Other segments delve into Black brewing and distilling, and the often overlooked contributions of Black Americans to the practice. One guest, Victoria Eady Butler of Uncle Nearest ​​Premium Whiskey—named after Nathan “Nearest” Green, who is believed to have taught Jack Daniel the craft of distilling—proudly follows in her great-great-grandfather’s footsteps. “We truly are our ancestor’s wildest dream,” she says.

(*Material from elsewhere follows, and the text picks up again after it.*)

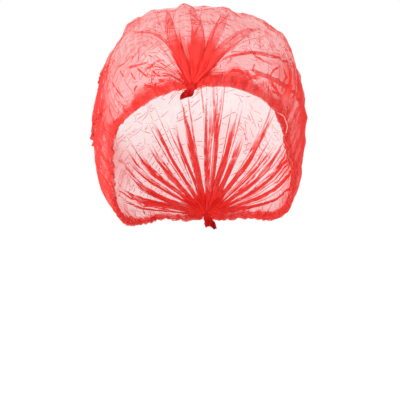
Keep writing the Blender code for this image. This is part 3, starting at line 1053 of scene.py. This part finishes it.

Freeman also investigates early pitmasters and barbecue traditions in Virginia and Los Angeles; speaks with Black chefs about the challenge of innovating in soul food while staying true to family recipes; and links the Civil Rights and Black Power movements to Black cuisine by telling the stories of Aylene Quin, who fed those taking part in Mississippi’s boycotts, and Cleo Silvers, who participated in the Black Panther Party’s Free Breakfast for Children program. (While Setting the Table’s first season recently wrapped, a second season is in the works, slated for mid-2023, with topics including Gullah-Geechee cuisine, Black mixologists and bartenders from the past and present, and the historic Philadelphia caterers during Reconstruction.)

Throughout the program, Freeman makes its premise resoundingly clear: Black Americans have never stopped carrying their culinary legacies forward. To the delight of the country’s taste buds, their descendants continue this tradition by creating, and taking up space in, the next chapter of food history.